No worries that you aren’t traveling on your vacation. As Proust said (roughly), the true voyage of discovery lies not in traveling to new places, but in having new eyes. Nothing quite provides those new eyes–a new and different perspective–than books. So Stefanie, whatever book you choose, Bon Voyage!
[...] at So Many Books mentions another book that looks interesting: Novel Destinations by Shannon McKenna Schmidt and Joni Rendon. This book [...]
Sounds like a great book. I have something similar for music related destinations in both the US and UK. It can be so surprising what you can discover.
I don’t think I saw listed above Blue Highways by William Least Heat-Moon. Published in 1982, it was on best seller lists for awhile. It’s about his travels across America taking only ‘Blue’ highways; that is, state roads and older highways that are always in blue on maps, rather than the interstates. He later wrote a book about traveling across the US by water.

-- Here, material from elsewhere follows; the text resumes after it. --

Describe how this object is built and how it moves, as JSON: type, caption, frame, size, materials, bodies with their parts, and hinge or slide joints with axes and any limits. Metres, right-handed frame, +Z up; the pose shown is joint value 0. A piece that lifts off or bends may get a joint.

One of the most interesting readings I ever went to was by Least Heat Moon. The organizer looked in shock when following the introduction Least Heat Moon announced that he would not be reading from any of his works, that he thought readings weren’t very interesting. So, the entire event was a question and answer period about his writings in particular and writing in general. It was extremely interesting!
[...] 6, 2008 by Stefanie Last week when I asked for suggestions of great books for armchair traveling I had no idea I would get the response I did. My TBR list has [...]
Patrick Leigh Fermor : “A Time of Gifts” and “Between the Woods and the Water: On Foot to Constantinople from the Hook of Holland The Middle Danube to the Iron Gates”
Recounts a journey on foot, mostly, across
Europe in the 1930’s to Istanbul. Beautifully written.
Oh well, you must go to Turkey with Rose Macaulay’s THE TOWERS OF TREBIZOND (fiction), if you never have. And you can have a hilarious adventure in Africa with Stuart Stevens’s MALARIA DREAMS (nonfiction).
Thanks Emily! I have heard of the Macaulay book and have wanted to read it for a long time but couldn’t remember the name!